• COLLECTED MATERIAL:
>>>>
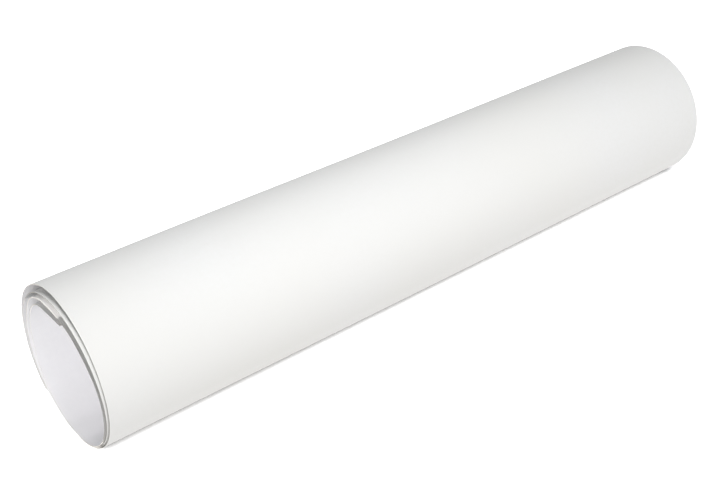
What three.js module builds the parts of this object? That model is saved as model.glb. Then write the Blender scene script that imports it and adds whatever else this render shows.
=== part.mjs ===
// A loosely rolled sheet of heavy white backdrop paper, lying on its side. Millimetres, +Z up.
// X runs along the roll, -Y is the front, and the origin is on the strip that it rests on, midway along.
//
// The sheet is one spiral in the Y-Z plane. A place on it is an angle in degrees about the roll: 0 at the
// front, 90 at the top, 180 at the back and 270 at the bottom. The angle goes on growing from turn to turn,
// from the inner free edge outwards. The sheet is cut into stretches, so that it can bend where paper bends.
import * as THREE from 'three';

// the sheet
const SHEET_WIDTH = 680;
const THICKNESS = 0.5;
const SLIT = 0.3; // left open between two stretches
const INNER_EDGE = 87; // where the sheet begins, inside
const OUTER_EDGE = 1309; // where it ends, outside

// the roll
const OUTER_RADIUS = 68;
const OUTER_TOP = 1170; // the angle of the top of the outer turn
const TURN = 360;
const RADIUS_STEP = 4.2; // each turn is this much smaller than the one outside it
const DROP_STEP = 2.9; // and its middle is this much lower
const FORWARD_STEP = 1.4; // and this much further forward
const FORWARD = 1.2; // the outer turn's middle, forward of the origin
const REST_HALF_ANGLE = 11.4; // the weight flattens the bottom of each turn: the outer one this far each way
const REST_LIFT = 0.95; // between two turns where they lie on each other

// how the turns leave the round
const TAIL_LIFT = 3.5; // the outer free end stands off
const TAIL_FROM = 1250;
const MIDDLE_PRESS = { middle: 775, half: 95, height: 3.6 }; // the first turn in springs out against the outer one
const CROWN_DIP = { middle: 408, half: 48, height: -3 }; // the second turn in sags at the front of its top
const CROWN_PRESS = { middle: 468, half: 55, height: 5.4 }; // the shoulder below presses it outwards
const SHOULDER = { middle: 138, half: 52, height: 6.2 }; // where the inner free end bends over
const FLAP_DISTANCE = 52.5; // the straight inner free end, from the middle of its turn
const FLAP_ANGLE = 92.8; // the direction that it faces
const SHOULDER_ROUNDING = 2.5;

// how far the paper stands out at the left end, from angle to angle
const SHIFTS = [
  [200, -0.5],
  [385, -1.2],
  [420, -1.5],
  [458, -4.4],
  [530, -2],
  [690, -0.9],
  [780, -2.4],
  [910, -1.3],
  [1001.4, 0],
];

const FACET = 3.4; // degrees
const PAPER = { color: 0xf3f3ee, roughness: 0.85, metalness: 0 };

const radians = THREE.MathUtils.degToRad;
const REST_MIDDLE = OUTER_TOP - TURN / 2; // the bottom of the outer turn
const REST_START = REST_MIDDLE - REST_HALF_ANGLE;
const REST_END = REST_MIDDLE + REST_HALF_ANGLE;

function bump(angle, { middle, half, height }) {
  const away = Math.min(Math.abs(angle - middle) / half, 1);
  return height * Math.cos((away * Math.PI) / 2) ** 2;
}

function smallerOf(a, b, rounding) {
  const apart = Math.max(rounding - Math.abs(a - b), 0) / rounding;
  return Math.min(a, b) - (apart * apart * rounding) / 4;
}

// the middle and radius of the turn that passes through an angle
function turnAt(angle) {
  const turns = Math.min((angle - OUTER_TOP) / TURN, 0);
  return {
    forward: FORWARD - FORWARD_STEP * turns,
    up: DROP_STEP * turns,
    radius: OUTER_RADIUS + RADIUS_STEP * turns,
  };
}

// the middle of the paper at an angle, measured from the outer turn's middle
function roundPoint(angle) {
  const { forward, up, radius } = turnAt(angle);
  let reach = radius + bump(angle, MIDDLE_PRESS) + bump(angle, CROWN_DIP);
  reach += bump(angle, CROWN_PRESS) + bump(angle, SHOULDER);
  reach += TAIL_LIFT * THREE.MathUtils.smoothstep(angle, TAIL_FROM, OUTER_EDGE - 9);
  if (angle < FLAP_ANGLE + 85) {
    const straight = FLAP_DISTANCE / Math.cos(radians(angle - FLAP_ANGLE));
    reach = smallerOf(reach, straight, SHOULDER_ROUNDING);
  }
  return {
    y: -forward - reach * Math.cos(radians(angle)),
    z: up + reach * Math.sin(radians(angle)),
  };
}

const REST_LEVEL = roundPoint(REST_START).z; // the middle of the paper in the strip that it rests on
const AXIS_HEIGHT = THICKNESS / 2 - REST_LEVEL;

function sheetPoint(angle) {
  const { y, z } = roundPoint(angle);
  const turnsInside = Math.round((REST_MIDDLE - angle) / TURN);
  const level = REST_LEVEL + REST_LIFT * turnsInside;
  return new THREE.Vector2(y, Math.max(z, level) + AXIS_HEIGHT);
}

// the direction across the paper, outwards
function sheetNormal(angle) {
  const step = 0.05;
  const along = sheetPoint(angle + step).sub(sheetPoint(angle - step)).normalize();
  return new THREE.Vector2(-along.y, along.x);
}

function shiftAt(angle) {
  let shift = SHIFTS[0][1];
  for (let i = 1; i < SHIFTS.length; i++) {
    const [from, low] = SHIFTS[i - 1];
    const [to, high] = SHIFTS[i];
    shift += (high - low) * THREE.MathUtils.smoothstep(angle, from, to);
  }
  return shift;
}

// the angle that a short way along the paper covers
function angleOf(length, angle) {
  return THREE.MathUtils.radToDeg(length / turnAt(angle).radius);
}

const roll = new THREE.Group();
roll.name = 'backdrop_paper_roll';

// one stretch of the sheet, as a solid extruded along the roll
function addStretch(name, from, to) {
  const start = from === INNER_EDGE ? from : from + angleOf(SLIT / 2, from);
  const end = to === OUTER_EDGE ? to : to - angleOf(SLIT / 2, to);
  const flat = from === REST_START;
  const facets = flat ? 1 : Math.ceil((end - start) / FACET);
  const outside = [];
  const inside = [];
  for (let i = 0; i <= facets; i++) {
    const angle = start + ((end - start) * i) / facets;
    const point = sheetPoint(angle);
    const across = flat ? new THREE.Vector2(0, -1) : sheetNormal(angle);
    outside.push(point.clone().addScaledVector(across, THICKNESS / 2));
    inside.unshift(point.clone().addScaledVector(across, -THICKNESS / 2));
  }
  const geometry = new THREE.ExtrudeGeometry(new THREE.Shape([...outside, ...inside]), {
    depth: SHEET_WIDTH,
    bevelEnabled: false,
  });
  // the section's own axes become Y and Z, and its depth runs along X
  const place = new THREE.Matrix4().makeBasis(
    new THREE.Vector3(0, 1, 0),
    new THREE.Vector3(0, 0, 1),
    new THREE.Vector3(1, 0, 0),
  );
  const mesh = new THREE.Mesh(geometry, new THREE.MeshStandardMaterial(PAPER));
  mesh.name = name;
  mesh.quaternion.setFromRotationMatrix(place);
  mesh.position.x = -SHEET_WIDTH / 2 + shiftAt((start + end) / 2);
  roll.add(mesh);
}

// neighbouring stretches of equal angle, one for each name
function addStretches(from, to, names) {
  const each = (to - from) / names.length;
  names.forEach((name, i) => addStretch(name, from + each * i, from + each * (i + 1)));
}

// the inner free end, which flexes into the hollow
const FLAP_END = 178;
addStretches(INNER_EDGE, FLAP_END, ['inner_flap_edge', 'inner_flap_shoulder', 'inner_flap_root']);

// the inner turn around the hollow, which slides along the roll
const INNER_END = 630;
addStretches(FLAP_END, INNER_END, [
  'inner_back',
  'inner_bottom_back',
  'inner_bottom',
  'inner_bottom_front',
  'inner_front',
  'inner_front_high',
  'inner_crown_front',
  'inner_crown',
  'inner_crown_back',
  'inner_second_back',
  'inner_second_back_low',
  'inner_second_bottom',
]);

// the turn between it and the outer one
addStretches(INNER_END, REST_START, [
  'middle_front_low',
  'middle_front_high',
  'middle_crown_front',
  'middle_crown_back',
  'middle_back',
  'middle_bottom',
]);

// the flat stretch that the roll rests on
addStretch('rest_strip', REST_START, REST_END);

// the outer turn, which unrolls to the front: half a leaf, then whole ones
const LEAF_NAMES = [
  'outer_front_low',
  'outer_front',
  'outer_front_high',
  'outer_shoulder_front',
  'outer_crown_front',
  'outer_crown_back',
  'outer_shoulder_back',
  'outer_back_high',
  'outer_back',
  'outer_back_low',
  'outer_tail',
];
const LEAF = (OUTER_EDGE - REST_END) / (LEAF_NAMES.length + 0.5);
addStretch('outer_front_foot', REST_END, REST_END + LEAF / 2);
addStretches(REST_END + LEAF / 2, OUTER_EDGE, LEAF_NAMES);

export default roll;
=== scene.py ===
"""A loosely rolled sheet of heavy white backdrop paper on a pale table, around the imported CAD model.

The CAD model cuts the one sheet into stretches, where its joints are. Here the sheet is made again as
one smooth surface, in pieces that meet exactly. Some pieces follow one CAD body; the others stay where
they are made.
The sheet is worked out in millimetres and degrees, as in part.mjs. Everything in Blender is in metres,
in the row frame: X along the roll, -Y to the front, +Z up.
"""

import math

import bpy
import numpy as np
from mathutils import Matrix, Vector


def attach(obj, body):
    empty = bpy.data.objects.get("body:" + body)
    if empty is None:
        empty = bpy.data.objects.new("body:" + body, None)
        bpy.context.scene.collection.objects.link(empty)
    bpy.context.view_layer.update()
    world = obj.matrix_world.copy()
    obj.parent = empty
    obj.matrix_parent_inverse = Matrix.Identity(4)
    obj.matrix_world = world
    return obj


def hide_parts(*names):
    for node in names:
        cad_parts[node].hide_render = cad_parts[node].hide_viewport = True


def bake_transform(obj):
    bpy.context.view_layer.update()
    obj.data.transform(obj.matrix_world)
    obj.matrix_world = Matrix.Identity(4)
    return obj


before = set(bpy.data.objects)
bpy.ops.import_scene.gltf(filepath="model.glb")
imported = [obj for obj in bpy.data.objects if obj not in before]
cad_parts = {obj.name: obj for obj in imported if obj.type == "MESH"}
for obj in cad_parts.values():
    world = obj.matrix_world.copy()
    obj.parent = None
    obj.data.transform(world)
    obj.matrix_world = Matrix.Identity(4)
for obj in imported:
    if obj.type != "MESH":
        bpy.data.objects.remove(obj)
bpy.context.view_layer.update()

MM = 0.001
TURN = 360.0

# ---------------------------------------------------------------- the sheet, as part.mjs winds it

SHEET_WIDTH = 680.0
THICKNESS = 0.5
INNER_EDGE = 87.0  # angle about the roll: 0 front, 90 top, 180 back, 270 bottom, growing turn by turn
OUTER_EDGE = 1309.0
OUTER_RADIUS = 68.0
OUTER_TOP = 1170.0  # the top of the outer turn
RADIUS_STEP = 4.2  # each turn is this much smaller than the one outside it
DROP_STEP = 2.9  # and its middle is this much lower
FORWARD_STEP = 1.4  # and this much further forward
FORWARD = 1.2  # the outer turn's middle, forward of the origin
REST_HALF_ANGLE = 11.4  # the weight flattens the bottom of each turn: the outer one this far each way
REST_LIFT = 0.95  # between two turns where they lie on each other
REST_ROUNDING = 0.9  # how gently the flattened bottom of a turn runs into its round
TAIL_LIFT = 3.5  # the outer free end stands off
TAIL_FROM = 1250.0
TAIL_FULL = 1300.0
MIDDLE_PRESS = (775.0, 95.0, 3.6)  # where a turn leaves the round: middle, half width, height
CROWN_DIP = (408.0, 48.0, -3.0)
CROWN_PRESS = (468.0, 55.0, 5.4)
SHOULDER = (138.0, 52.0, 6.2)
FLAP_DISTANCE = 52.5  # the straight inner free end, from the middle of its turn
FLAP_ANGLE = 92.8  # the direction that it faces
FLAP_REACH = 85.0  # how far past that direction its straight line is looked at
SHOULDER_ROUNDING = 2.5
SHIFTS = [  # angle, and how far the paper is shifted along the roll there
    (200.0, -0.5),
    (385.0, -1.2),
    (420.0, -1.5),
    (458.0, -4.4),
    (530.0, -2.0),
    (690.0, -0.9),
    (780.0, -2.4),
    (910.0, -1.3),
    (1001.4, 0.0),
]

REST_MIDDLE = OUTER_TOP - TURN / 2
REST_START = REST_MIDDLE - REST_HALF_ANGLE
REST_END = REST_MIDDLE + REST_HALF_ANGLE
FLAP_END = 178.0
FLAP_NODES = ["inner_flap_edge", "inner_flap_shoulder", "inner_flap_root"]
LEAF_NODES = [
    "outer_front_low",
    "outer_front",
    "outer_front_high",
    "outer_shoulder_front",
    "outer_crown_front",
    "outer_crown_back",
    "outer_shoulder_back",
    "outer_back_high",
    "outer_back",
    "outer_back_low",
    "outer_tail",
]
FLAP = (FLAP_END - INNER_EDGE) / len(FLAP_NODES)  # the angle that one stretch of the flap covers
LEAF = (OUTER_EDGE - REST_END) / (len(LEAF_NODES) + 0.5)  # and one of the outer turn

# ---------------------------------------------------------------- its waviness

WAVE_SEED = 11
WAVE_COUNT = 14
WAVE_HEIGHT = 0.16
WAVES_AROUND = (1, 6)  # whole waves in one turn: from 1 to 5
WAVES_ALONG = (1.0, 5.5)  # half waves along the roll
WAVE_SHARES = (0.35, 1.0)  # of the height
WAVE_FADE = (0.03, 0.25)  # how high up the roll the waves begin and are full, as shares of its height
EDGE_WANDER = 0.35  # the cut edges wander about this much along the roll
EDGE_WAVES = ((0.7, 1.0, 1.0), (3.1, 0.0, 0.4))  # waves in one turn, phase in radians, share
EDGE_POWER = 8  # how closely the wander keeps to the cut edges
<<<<
• BRIEF: Start with the line that holds "then whole ones" and finish with the line that holds "from mathutils import Matrix, Vector". Transcribe each line in between exactly, and those two as well.

• RESULT:
// the outer turn, which unrolls to the front: half a leaf, then whole ones
const LEAF_NAMES = [
  'outer_front_low',
  'outer_front',
  'outer_front_high',
  'outer_shoulder_front',
  'outer_crown_front',
  'outer_crown_back',
  'outer_shoulder_back',
  'outer_back_high',
  'outer_back',
  'outer_back_low',
  'outer_tail',
];
const LEAF = (OUTER_EDGE - REST_END) / (LEAF_NAMES.length + 0.5);
addStretch('outer_front_foot', REST_END, REST_END + LEAF / 2);
addStretches(REST_END + LEAF / 2, OUTER_EDGE, LEAF_NAMES);

export default roll;
=== scene.py ===
"""A loosely rolled sheet of heavy white backdrop paper on a pale table, around the imported CAD model.

The CAD model cuts the one sheet into stretches, where its joints are. Here the sheet is made again as
one smooth surface, in pieces that meet exactly. Some pieces follow one CAD body; the others stay where
they are made.
The sheet is worked out in millimetres and degrees, as in part.mjs. Everything in Blender is in metres,
in the row frame: X along the roll, -Y to the front, +Z up.
"""

import math

import bpy
import numpy as np
from mathutils import Matrix, Vector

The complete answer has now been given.